Isn’t that an incredible line, “You remain in
the sepulcher of my body.” I know
exactly what Nicol means by that and I suspect you do as well. But, just as it happened at the closed
tomb in the garden, Resurrection comes.
Nicol concludes his poem by breaking forth with a shout:
Christ is risen,
Christ is risen!
You
were not dead.
It
was just that we
could
not see clearly enough.
We
can push out the rock from the inside.
You
can come out now.
You
see we want to share you
with
our masters, because
you really are
unique.
What a powerful image: “We can push out the
rock from the inside. You can come
out now”; the stone that covers our hearts, that keeps Christ’s love entombed
in us, being rolled away from the inside.

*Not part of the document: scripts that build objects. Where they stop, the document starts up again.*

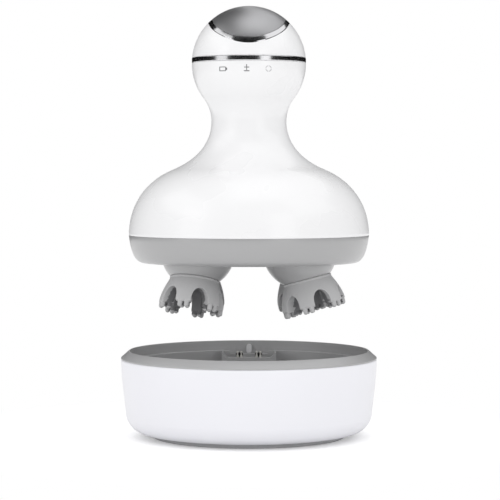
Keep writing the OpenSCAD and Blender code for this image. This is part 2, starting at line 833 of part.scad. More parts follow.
module lower_bushes() {
    color(brass) at_massager() at_heads() translate([0, 0, plate_h + 0.05])
        flanged_bush(shaft_r + slide_gap, bush_r, bush_r + 1, plate_t + bush_flange);
}

module upper_bushes() {
    color(brass) at_massager() at_heads() translate([0, 0, cover_h])
        flanged_bush(shaft_r + slide_gap, bush_r, bush_r + 1, cover_t + bush_flange + 0.05);
}

module drive_bush() {
    color(brass) at_massager() translate([0, 0, plate_h + 0.65])
        flanged_bush(motor_shaft_r + slide_gap, 4, 5, plate_t - 0.65 + bush_flange + 0.05);
}

module gear_cover() {
    color(dark) at_massager() difference() {
        union() {
            translate([0, 0, cover_h]) cylinder(r = cover_r, h = cover_t);
            at_pillars() translate([0, 0, plate_top]) cylinder(r = pillar_r, h = cover_h - plate_top + 1);
        }
        at_posts() translate([0, 0, cover_h - 1]) cylinder(r = post_r + 0.4, h = 10);
        at_heads() translate([0, 0, cover_h - 1]) cylinder(r = bush_r, h = 10);
        translate([0, 0, cover_h - 1]) cylinder(r = 4.6, h = 10);
        at_pillars() translate([0, 0, plate_h]) cylinder(r = 0.9, h = 8);
        at_motor_screws() translate([0, 0, cover_h - 1]) cylinder(r = motor_screw[0] + 0.15, h = 10);
    }
}

module plate_screws() {
    color(steel) at_massager() at_plate_bosses() translate([0, 0, plate_top + 1.6]) mirror([0, 0, 1])
        screw(plate_screw);
}

module cover_screws() {
    color(steel) at_massager() {
        at_pillars() translate([0, 0, plate_h - 1.1]) screw(cover_screw);
        at_motor_screws() translate([0, 0, cover_h - 1.1]) screw(motor_screw);
    }
}

module gearhead() {
    color(steel) at_massager() difference() {
        union() {
            translate([0, 0, cover_top]) cylinder(r = motor_r + 0.2, h = gearhead_len);
            translate([0, 0, cover_top - 1.2]) cylinder(r = 4.4, h = 2);
        }
        translate([0, 0, cover_h]) cylinder(r = motor_shaft_r + slide_gap, h = 8);
        at_motor_screws() translate([0, 0, cover_h]) cylinder(r = motor_screw[0] + 0.02, h = cover_t + 4);
    }
}

module motor() {
    color(steel) at_massager() {
        translate([0, 0, motor_h]) cylinder(r = motor_r, h = motor_len - 1);
        translate([0, 0, motor_top - 1]) cylinder(r1 = motor_r, r2 = motor_r - 1, h = 1);
        translate([0, 0, motor_top]) cylinder(r = 4, h = 1.5);
        for (s = [-1, 1]) translate([s * 7.5 - 0.25, -1.2, motor_top - 0.5]) cube([0.5, 2.4, 3]);
    }
}

module motor_sleeve() {
    color(dark) at_massager() translate([0, 0, motor_top - 4.7]) tube(neck_r - wall - 0.2, motor_r + 0.05, 6);
}

module motor_shaft() {
    color(steel) at_massager() translate([0, 0, plate_h + 0.7])
        cylinder(r = motor_shaft_r, h = cover_top + 4 - plate_h - 0.7);
}

module drive_gear() {
    color(soft_grey) at_massager() translate([0, 0, gear_h])
        gear(drive_teeth, motor_shaft_r + 0.02, 5.9, 1, 1.3);
}

// --- Ball: cell, boards and switch ---------------------------------------

module battery_cell() {
    color("steelblue") at_massager() {
        translate([0, 0, cell_h]) cylinder(r = cell_r, h = cell_len - 1);
        translate([0, 0, cell_top - 1]) cylinder(r = 2.8, h = 1);
    }
}

module cell_holder() {
    bore = cell_r + 0.15;
    color(dark) at_massager() {
        difference() {
            union() {
                translate([0, 0, cell_h - 1.2]) cylinder(r = bore + 1.4, h = board_h - cell_h + 1.2);
                translate([0, 0, neck_h + 6.7]) cylinder(r = neck_r - 0.95, h = 2);
                translate([0, 0, board_h - 5]) cylinder(r = bore + 3.4, h = 5);
                translate([-3, -icon_board_y + board_t, icon_h - 2]) cube([6, icon_board_y - board_t - 8, 4]);
            }
            translate([0, 0, cell_h]) cylinder(r = bore, h = board_h);
            translate([0, 0, cell_h - 2]) cylinder(r = 5, h = 4);
            translate([0, 0, board_h - 4.5]) at_board_screws() cylinder(r = 0.8, h = 6);
        }
    }
}

module at_board_screws() {
    for (s = [-1, 1]) translate([s * (cell_r + 1.9), 0, 0]) children();
}

module board_screws() {
    color(steel) at_massager() at_board_screws() translate([0, 0, board_top + 1.1]) mirror([0, 0, 1])
        screw(board_screw);
}

module control_board() {
    color(board_green) at_massager() translate([0, 0, board_h]) {
        difference() {
            cylinder(r = board_r, h = board_t);
            at_board_screws() translate([0, 0, -1]) cylinder(r = 1, h = 4);
        }
        translate([-9, 5, board_t]) cube([5, 4, 1.2]);
        translate([5, -8, board_t]) cube([3, 3, 1]);
    }
}

module button_switch() {
    color(dark) at_massager() translate([0, 0, board_top]) difference() {
        translate([-3, -3, 0]) cube([6, 6, switch_h]);
        translate([0, 0, switch_h - plunger_sink - button_travel - 0.1]) cylinder(r = 1.7, h = 5);
    }
}

module switch_plunger() {
    color("black") at_massager() translate([0, 0, switch_top - plunger_sink])
        cylinder(r = 1.6, h = plunger_sink + plunger_rise);
}

module indicator_board() {
    color(board_green) at_massager() translate([-13, -icon_board_y, icon_h - 3.5]) cube([26, board_t, 7]);
}

module light_guides() {
    color("ivory") at_massager() for (x = [-11.5, -1, 8.8]) {
        reach = sqrt((collar_r - 0.2)^2 - (abs(x) + 1.2)^2);
        translate([x, -icon_board_y, icon_h]) rotate([90, 0, 0]) cylinder(r = 1.2, h = reach - icon_board_y);
    }
}

// --- Nodes --------------------------------------------------------------

base_shell();
base_liner();
base_foot();
base_screws();
usb_board();
usb_socket();
charge_board();
pin_carrier();
pin_barrels();
pin(0);  // pin_1
pin(1);  // pin_2
pin(2);  // pin_3
pin(3);  // pin_4
lower_housing();
upper_housing();
housing_seal();
case_screws();
contact_pads();
bearing_plate();
gear_cover();
shaft_seals();
lower_bushes();
upper_bushes();
drive_bush();
plate_screws();
cover_screws();
gearhead();
motor();
motor_sleeve();
motor_shaft();
drive_gear();
for (i = [0:3]) {
    turret(i);
    head_shaft(i);
    head_gear(i);
    claw(i);
}
battery_cell();
cell_holder();
control_board();
board_screws();
button_switch();
switch_plunger();
indicator_board();
light_guides();
trim_ring();
top_cover();
button_bezel();
power_button();
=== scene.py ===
"""Dress a hand-held scalp massager, lifted off its charging base.

The massager is a white bell with a ball grip, a plated trim ring and a saddle-shaped
button on top. Four grey turrets turn in its underside, each with a leaning claw of
silicone. The base is a white bowl with a grey liner that the massager stands in.
Sizes are in millimetres up to the moment a mesh is made, and places come from the frame.
"""

from __future__ import annotations

import logging
import math
from collections.abc import Callable, Sequence
from dataclasses import dataclass
from enum import Enum

import bpy
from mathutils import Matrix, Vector

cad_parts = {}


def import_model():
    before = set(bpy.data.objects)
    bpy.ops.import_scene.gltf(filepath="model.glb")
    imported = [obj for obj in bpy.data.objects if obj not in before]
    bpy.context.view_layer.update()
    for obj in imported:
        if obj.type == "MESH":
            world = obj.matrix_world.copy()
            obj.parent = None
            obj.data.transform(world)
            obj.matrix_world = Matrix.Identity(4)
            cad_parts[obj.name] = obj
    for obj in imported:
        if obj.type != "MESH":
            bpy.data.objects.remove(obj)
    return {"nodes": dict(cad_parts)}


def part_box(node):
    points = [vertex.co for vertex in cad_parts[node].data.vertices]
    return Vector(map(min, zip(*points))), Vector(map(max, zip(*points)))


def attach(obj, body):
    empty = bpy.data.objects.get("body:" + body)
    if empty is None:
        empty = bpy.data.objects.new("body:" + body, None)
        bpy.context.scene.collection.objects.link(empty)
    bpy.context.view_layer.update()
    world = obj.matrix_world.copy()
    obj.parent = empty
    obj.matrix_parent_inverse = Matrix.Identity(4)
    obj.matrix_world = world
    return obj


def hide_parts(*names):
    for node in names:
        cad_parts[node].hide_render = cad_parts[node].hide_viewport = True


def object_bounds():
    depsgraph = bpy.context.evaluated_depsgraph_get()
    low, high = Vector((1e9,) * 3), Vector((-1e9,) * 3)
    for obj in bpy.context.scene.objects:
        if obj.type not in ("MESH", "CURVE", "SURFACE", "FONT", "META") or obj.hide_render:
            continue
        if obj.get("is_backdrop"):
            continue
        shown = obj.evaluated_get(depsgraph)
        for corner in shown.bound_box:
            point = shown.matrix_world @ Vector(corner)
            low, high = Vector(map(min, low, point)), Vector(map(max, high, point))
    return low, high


LOG = logging.getLogger("scalp_massager")
MM = 0.001
TURN = 2.0 * math.pi
WHITE = (1.0, 1.0, 1.0, 1.0)
HEADS = ("front_left", "front_right", "back_left", "back_right")
Outline = list[tuple[float, float]]
Form = Callable[[float, float], Vector]
Section = Callable[[float], Outline]


# --- Bench: operators used as by hand -----------------------------------------


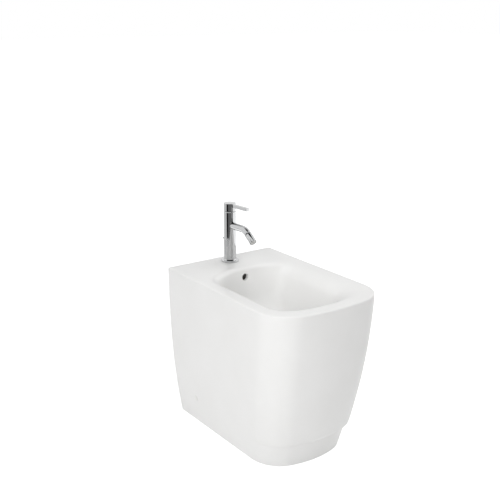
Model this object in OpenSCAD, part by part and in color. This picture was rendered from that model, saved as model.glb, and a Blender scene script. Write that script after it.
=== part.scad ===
// Floor-standing bidet with a single-lever mixer and a pop-up waste.
// Millimetres. +Z is up, the wall is at +Y, the user's side is -Y.
// The origin is on the floor, under the middle of the ceramic's outline.

/* [Ceramic body] */
// Width of the ceramic at the rim
body_w = 355; // [345:1:370]
// Length of the ceramic from the wall to its front
body_l = 525; // [515:1:545]
// Height of the rim and of the tap deck above the floor
body_h = 450; // [440:1:465]
// Thickness of the fired ceramic
wall = 11; // [9:0.5:12]
// How much each side draws in from the rim to the floor
side_draw = 34.3; // [28:0.5:38]
// How much the front draws in from the rim to the floor
front_draw = 67.4; // [55:0.5:75]
// Radius of the two front corners in plan
corner_r = 94; // [80:1:100]
// How far the front bows out between its corners
front_bow = 27.5; // [20:0.5:35]
// Radius of the rounded outer edge of the rim
edge_r = 5; // [3:0.5:7]

/* [Plinth] */
// Height of the recessed plinth at the front
plinth_h = 70.8; // [60:1:85]
// How far the plinth is set back at the front
plinth_back = 12.4; // [9:0.2:15]
// Radius under the front skirt, above the plinth
skirt_r = 8; // [5:0.5:9]

/* [Basin] */
// Width of the rim, from the ceramic's outside to the basin
rim_w = 22; // [19:0.5:26]
// Distance from the wall to the basin's rear edge
deck_l = 113; // [108:1:120]
// Depth of the basin below the rim
basin_depth = 150; // [140:1:160]
// Distance from the wall to the middle of the drain
drain_from_wall = 255; // [248:1:262]
// Radius of the roll at the basin's rear edge
rear_roll_r = 12; // [11:0.5:15]
// Radius of the roll along the basin's sides
side_roll_r = 50; // [40:1:55]
// Radius of the roll at the basin's front
front_roll_r = 60; // [45:1:70]
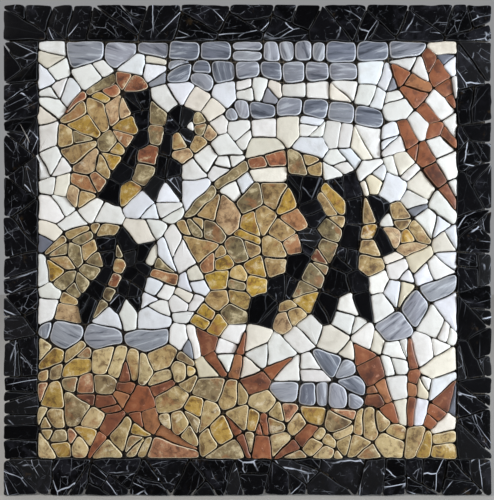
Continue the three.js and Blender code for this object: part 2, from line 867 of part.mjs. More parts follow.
// A stone's outline without its short sides and its weakest corners.
function worn(outline) {
  const size = areaOf(outline);
  const place = outline.findIndex((corner, index) => {
    const next = outline[(index + 1) % outline.length];
    return Math.hypot(next.x - corner.x, next.y - corner.y) < SHORTEST_SIDE;
  });
  if (place >= 0 && outline.length > 3) {
    const next = (place + 1) % outline.length;
    const middle = { x: (outline[place].x + outline[next].x) / 2, y: (outline[place].y + outline[next].y) / 2 };
    const joined = outline.map((corner, index) => (index === place ? middle : corner));
    return worn(joined.filter((corner, index) => index !== next));
  }
  const losses = outline.map((corner, index) => {
    const before = outline[(index + outline.length - 1) % outline.length];
    const next = outline[(index + 1) % outline.length];
    return areaOf([before, corner, next]) / size;
  });
  const least = Math.min(...losses);
  if (outline.length > 3 && least < CORNER_LOSS) {
    return worn(outline.filter((corner, index) => index !== losses.indexOf(least)));
  }
  return outline;
}

// ---------------------------------------------------------------------------------------------------
// Solids
// ---------------------------------------------------------------------------------------------------
function solidFrom(geometry) {
  geometry.deleteAttribute("normal");
  geometry.deleteAttribute("uv");
  const merged = mergeVertices(geometry, 1e-4);
  return new wasm.Manifold(
    new wasm.Mesh({
      numProp: 3,
      vertProperties: merged.attributes.position.array,
      triVerts: new Uint32Array(merged.index.array),
    }),
  );
}

function slab(outline, holes, bottom, top) {
  const shape = new THREE.Shape(outline.map(({ x, y }) => point(x, y)));
  shape.holes = holes.map((hole) => new THREE.Path(hole.map(({ x, y }) => point(x, y))));
  const geometry = new THREE.ExtrudeGeometry(shape, { depth: top - bottom, bevelEnabled: false });
  return solidFrom(geometry.translate(0, 0, bottom));
}

function meshFrom(name, solid, { color, roughness }) {
  const { vertProperties, triVerts } = solid.getMesh();
  const geometry = new THREE.BufferGeometry();
  geometry.setAttribute("position", new THREE.BufferAttribute(vertProperties, 3));
  geometry.setIndex(new THREE.BufferAttribute(triVerts, 1));
  geometry.computeVertexNormals();
  const mesh = new THREE.Mesh(geometry, new THREE.MeshStandardMaterial({ color, roughness, metalness: 0 }));
  mesh.name = name;
  return mesh;
}

// One bed with its stones, as one solid.
function stonesOnBed(name, bed, pieces, outerSides) {
  const [outer, ...holes] = outlinesOf(bed, pieces).map((outline) =>
    drawnIn(
      outline.filter(({ shared }) => !shared.onLine),
      TOUCH_GAP,
    ),
  );
  const bedBottom = BACKING_THICKNESS + TOUCH_GAP;
  const stones = bed
    .flatMap(({ outline }) => broken(outline))
    .map((outline) => drawnStone(outline, outerSides))
    .filter((outline) => areaOf(outline) > LEAST_STONE);
  const solid = stones.reduce((joined, outline) => {
    const top = STONE_FACE + between(-FACE_SPREAD, FACE_SPREAD);
    return joined.add(slab(worn(outline), [], STONE_FOOT, top));
  }, slab(outer, holes, bedBottom, bedBottom + BED_THICKNESS));
  return meshFrom(name, solid, STONE[STONE_OF[bed[0].area]]);
}

// ---------------------------------------------------------------------------------------------------
// The panel
// ---------------------------------------------------------------------------------------------------
const panel = new THREE.Group();
panel.name = "mosaic_panel";

function addBackingMesh() {
  const width = PANEL_WIDTH - 2 * BACKING_SETBACK;
  const height = PANEL_HEIGHT - 2 * BACKING_SETBACK;
  const sheet = new THREE.Mesh(
    new THREE.BoxGeometry(width, height, BACKING_THICKNESS),
    new THREE.MeshStandardMaterial({ color: 0x1c1712, roughness: 0.8, metalness: 0 }),
  );
  sheet.name = "backing_mesh";
  sheet.position.z = BACKING_THICKNESS / 2;
  panel.add(sheet);
}

// A strip of the border. Its outer sides are the panel's own edge.
function addBorder(name, left, bottom, width, height, outerSides) {
  const middle = point(left + width / 2, bottom + height / 2);
  const seeds = stripSeeds(width, height).map((seed) => point(seed.x + middle.x, seed.y + middle.y));
  const pieces = piecesOf(seeds, rectangle(left, bottom, width, height), () => ({ name, area: "border" }));
  joinNearCorners(pieces);
  straightenBoundaries([pieces], pieces);
  panel.add(stonesOnBed(name, pieces, pieces, outerSides));
}

function addPicture() {
  const field = rectangle(-FIELD_WIDTH / 2, -FIELD_HEIGHT / 2, FIELD_WIDTH, FIELD_HEIGHT);
  const pieces = piecesOf(withoutSlivers(pictureSeeds(), field), field, (seed) => {
    const { name, area } = figureAt(seed.x, seed.y);
    return { name, area };
  });
  joinNearCorners(pieces);
  adoptStrays(pieces, 2);
  const beds = bedsOf(pieces).sort((first, second) => second.length - first.length);
  const used = new Map();
  for (const bed of beds) {
    for (const piece of bed) piece.bed = bed;
  }
  straightenBoundaries(beds, pieces);
  for (const bed of beds) {
    const { name } = bed[0];
    used.set(name, (used.get(name) ?? 0) + 1);
    const number = used.get(name);
    panel.add(stonesOnBed(number === 1 ? name : `${name}_${number}`, bed, pieces, []));
  }
}

const [halfWidth, halfHeight] = [PANEL_WIDTH / 2, PANEL_HEIGHT / 2];
addBackingMesh();
addBorder("border_top", -halfWidth, halfHeight - END_BORDER, PANEL_WIDTH, END_BORDER, ["above", "left", "right"]);
addBorder("border_bottom", -halfWidth, -halfHeight, PANEL_WIDTH, END_BORDER, ["below", "left", "right"]);
addBorder("border_left", -halfWidth, -FIELD_HEIGHT / 2, SIDE_BORDER, FIELD_HEIGHT, ["left"]);
addBorder("border_right", halfWidth - SIDE_BORDER, -FIELD_HEIGHT / 2, SIDE_BORDER, FIELD_HEIGHT, ["right"]);
addPicture();
panel.rotation.x = Math.PI / 2;

export default panel;
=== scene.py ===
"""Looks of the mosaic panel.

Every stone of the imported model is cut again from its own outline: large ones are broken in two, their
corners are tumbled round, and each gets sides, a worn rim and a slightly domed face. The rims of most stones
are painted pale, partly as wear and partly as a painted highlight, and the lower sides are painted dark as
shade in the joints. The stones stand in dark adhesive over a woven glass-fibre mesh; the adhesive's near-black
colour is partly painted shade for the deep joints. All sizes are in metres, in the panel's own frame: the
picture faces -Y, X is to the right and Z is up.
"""

import logging
import math
import random
from dataclasses import dataclass, field
from enum import Enum
from typing import Iterable, Optional, Sequence, Union

import bmesh
import bpy
from mathutils import Matrix, Vector, noise
from mathutils.bvhtree import BVHTree

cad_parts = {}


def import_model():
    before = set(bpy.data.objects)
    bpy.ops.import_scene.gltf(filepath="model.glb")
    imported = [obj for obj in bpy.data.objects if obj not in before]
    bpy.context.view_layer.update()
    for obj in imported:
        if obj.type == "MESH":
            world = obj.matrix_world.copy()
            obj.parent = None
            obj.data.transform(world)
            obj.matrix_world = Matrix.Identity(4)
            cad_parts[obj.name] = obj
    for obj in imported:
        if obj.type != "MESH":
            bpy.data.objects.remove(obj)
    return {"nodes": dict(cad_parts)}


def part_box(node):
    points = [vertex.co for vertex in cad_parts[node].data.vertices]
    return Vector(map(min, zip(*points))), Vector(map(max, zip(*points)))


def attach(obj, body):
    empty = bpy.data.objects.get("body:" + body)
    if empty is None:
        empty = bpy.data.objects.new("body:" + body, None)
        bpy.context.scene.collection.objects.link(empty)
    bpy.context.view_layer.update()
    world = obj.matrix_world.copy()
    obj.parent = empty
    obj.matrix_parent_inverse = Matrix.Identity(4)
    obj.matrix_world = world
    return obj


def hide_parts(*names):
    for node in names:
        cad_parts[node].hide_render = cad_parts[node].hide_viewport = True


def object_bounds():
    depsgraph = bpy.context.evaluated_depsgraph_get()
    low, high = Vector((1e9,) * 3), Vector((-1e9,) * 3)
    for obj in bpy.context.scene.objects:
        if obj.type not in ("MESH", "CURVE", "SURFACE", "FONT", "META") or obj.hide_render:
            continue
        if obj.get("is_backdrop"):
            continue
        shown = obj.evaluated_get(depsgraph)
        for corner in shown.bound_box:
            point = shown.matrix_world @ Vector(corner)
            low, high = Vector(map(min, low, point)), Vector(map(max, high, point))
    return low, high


logging.basicConfig(level=logging.INFO, format="%(message)s")
log = logging.getLogger("mosaic_panel")

MM = 0.001
Colour = tuple[float, float, float]
Socket = bpy.types.NodeSocket
Outline = list[Vector]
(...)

Nicol discovers from within that he can be – even to his masters – what
those Christians of old were to the world… living proof that Christ is
alive.
His poem leaves me with several questions;
questions which I will leave for you to ponder on this joyous day. What keeps you from rolling away the
stone in front of your heart and letting the love of Christ resurrect in you? Is it fear? Is it doubt? Is
it indifference? Something else? How would your life be different if
that stone got pushed away? How
would you approach the day? the
people you encounter? the world in need?
And finally, what would the world look like if you and I became
irrefutable, loving proof of Christ’s resurrection? How would it transform Suffolk? How would it change this parish? How would it bring life to your life?